Given problem. Using the data below, repeat all of it precisely.

Source material.
START
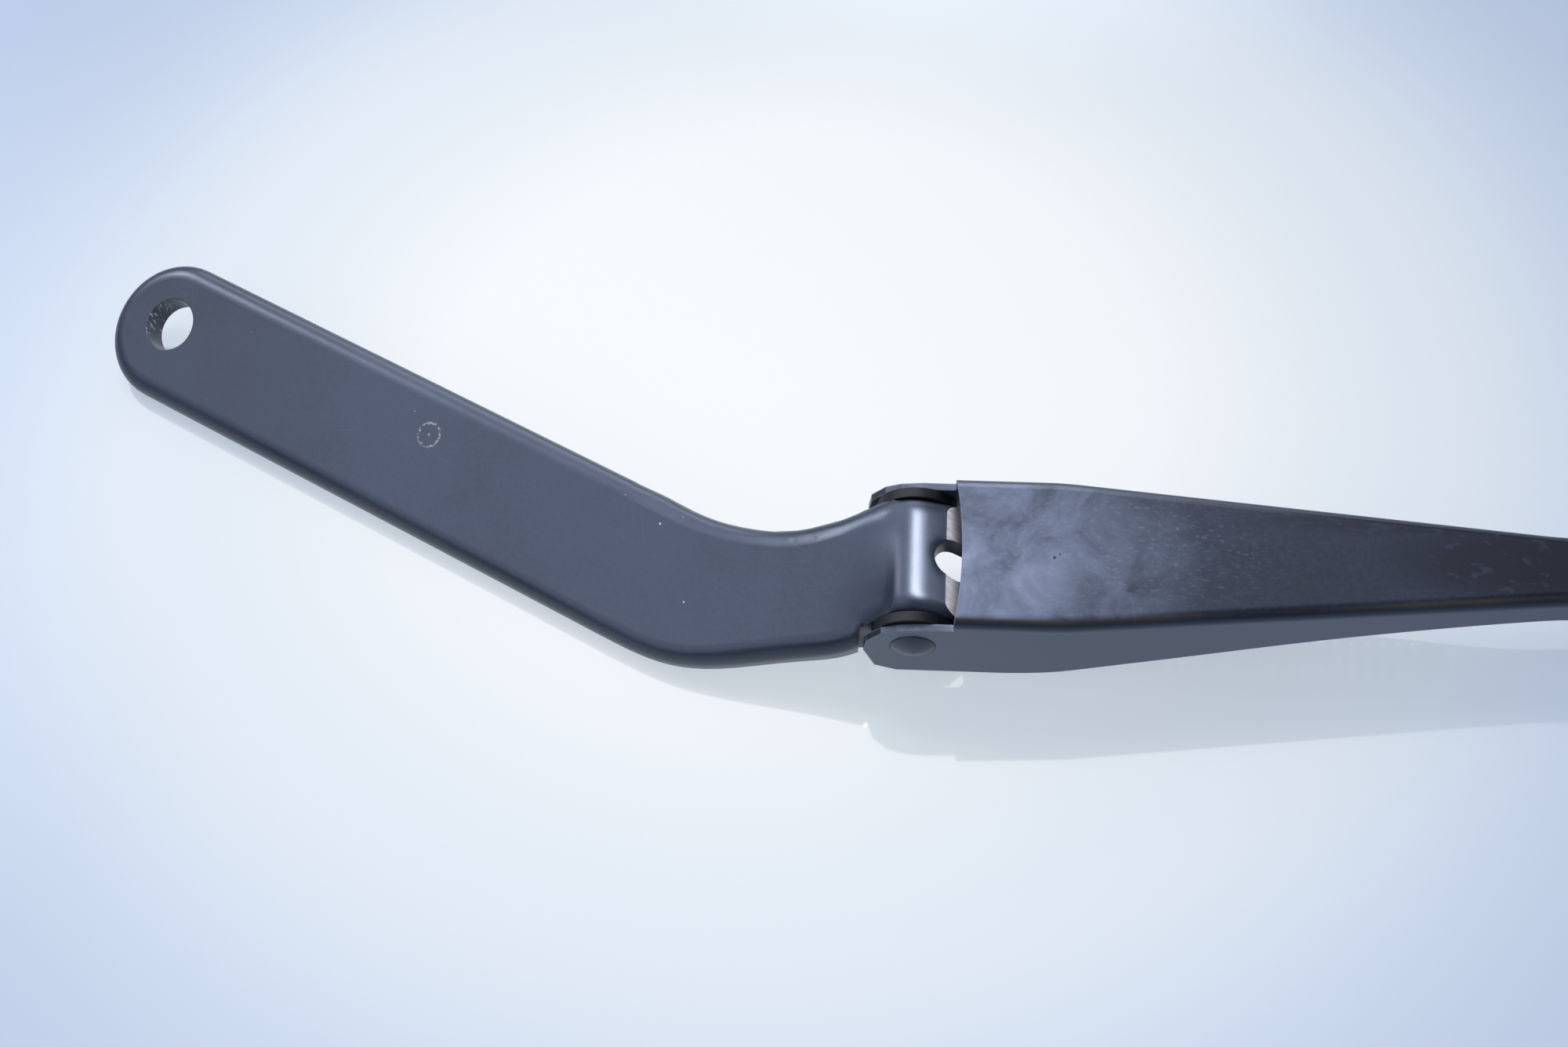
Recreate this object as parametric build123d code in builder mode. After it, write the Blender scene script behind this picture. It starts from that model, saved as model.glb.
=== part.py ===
"""Wiper arm: mounting head, folding hinge, sprung channel arm and blade rod with a hook end.

Millimetres. The origin is the centre of the spindle bore on the head's top face.
+X runs along the arm towards the blade, +Y along the hinge pin to the far side,
+Z away from the windscreen. Side profiles are drawn from the hinge pin's centre.
"""
from build123d import *
import os
from math import asin, atan2, cos, degrees, pi, radians, sin, tan

os.makedirs("parts", exist_ok=True)

# Lie of the head against the arm, with the arm hanging free at its lower stop
head_pitch = 16.52
head_roll = 14.35
leg_heading = -29.85

# Mounting head: a thick plate with a round end and a straight leg
plate_thickness = 5.0
plate_top_round = 3.3
lower_round = 0.6
leg_far = 12.3
leg_near = 13.9
bend_lead = 12.3
leg_lead_in = [0.0, 3.0, 9.0]
bore_radius = 5.0
bore_to_pin_along = 152.2
bore_to_pin_across = 19.5
pin_below_plate = 5.17

# Neck of the head, cranked from the leg to the nose
neck_near = 14.2
neck_far = 7.1
neck_near_bend = 35.0
neck_far_bend = 37.5

# Stations round the neck's bend: share of the turn at the near and far edges, extra height
bend_stations = [
    (0.35, 0.25, 0.4),
    (0.95, 0.62, 0.9),
]

nose_half_width = 10.3

# Stations along the neck: x from the pin, width and rise over the plate's slope at the near
# and then the far edge, height at the near and the far edge, rounding of the top edges
neck_stations = [
    (-19.5, neck_near, 0.0, neck_far, 0.0, 6.4, 5.6, 3.5),
    (-12.5, neck_near - 0.1, 0.2, nose_half_width - 2.3, 0.0, 7.0, 7.0, 3.4),
    (-7.4, nose_half_width + 2.7, 1.57, nose_half_width - 0.8, 0.41, 8.2, 9.5, 3.4),
]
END
The solution.
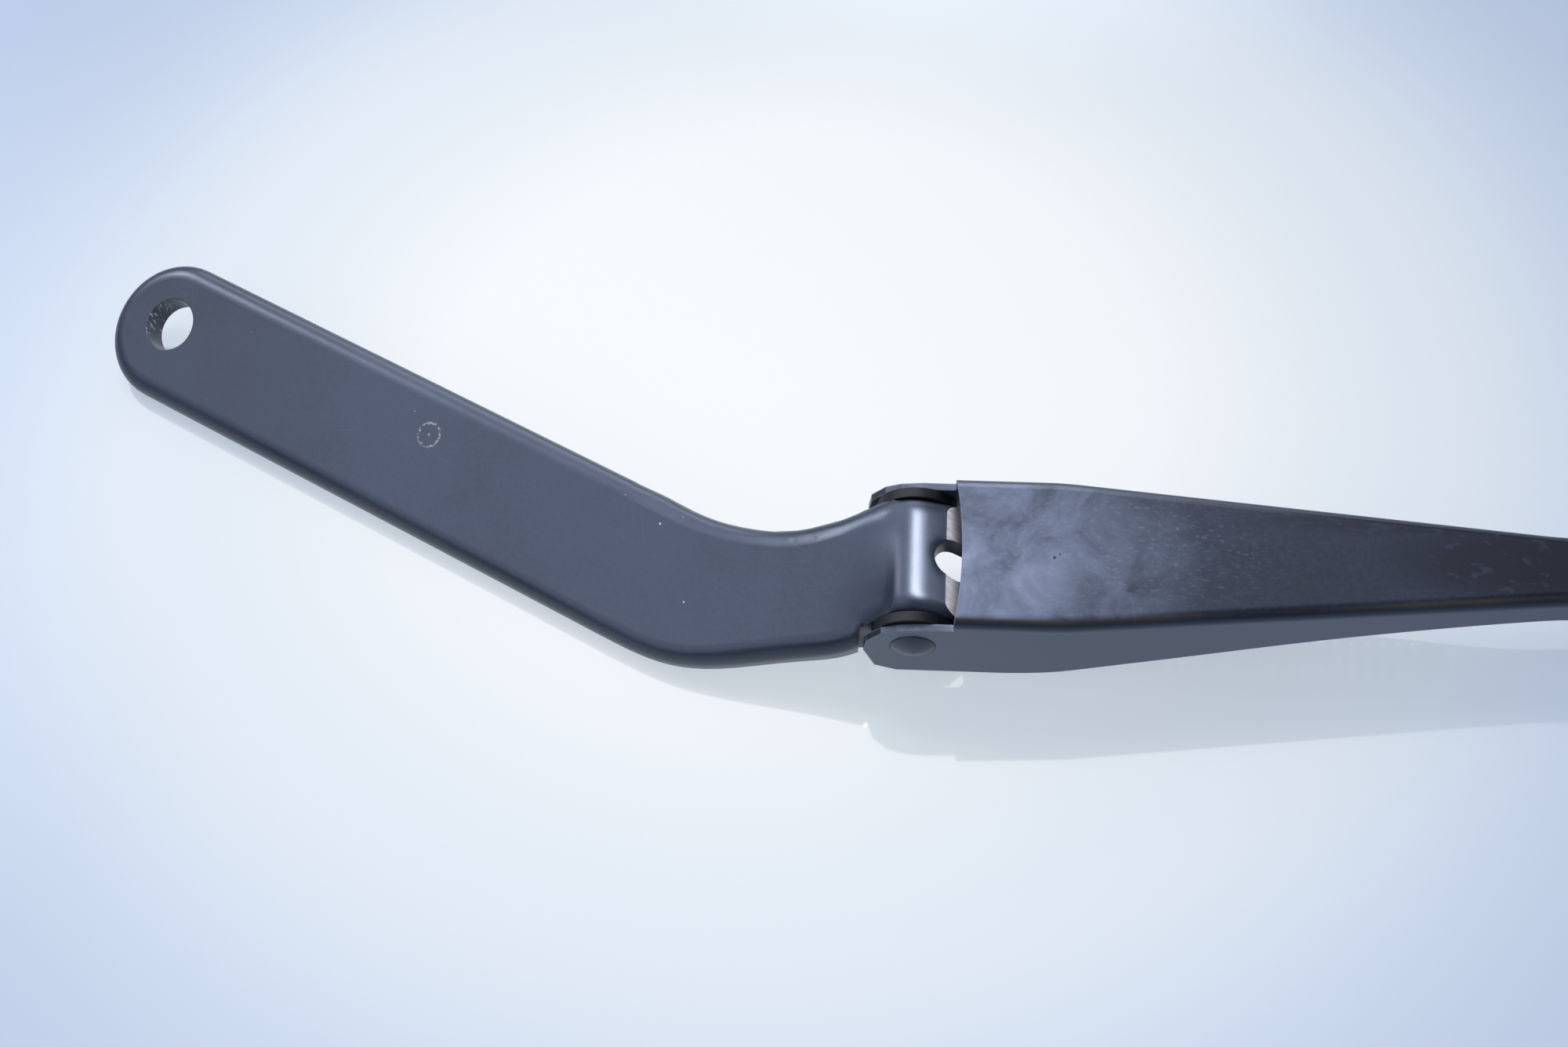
Recreate this object as parametric build123d code in builder mode. After it, write the Blender scene script behind this picture. It starts from that model, saved as model.glb.
=== part.py ===
"""Wiper arm: mounting head, folding hinge, sprung channel arm and blade rod with a hook end.

Millimetres. The origin is the centre of the spindle bore on the head's top face.
+X runs along the arm towards the blade, +Y along the hinge pin to the far side,
+Z away from the windscreen. Side profiles are drawn from the hinge pin's centre.
"""
from build123d import *
import os
from math import asin, atan2, cos, degrees, pi, radians, sin, tan

os.makedirs("parts", exist_ok=True)

# Lie of the head against the arm, with the arm hanging free at its lower stop
head_pitch = 16.52
head_roll = 14.35
leg_heading = -29.85

# Mounting head: a thick plate with a round end and a straight leg
plate_thickness = 5.0
plate_top_round = 3.3
lower_round = 0.6
leg_far = 12.3
leg_near = 13.9
bend_lead = 12.3
leg_lead_in = [0.0, 3.0, 9.0]
bore_radius = 5.0
bore_to_pin_along = 152.2
bore_to_pin_across = 19.5
pin_below_plate = 5.17

# Neck of the head, cranked from the leg to the nose
neck_near = 14.2
neck_far = 7.1
neck_near_bend = 35.0
neck_far_bend = 37.5

# Stations round the neck's bend: share of the turn at the near and far edges, extra height
bend_stations = [
    (0.35, 0.25, 0.4),
    (0.95, 0.62, 0.9),
]

nose_half_width = 10.3

# Stations along the neck: x from the pin, width and rise over the plate's slope at the near
# and then the far edge, height at the near and the far edge, rounding of the top edges
neck_stations = [
    (-19.5, neck_near, 0.0, neck_far, 0.0, 6.4, 5.6, 3.5),
    (-12.5, neck_near - 0.1, 0.2, nose_half_width - 2.3, 0.0, 7.0, 7.0, 3.4),
    (-7.4, nose_half_width + 2.7, 1.57, nose_half_width - 0.8, 0.41, 8.2, 9.5, 3.4),
]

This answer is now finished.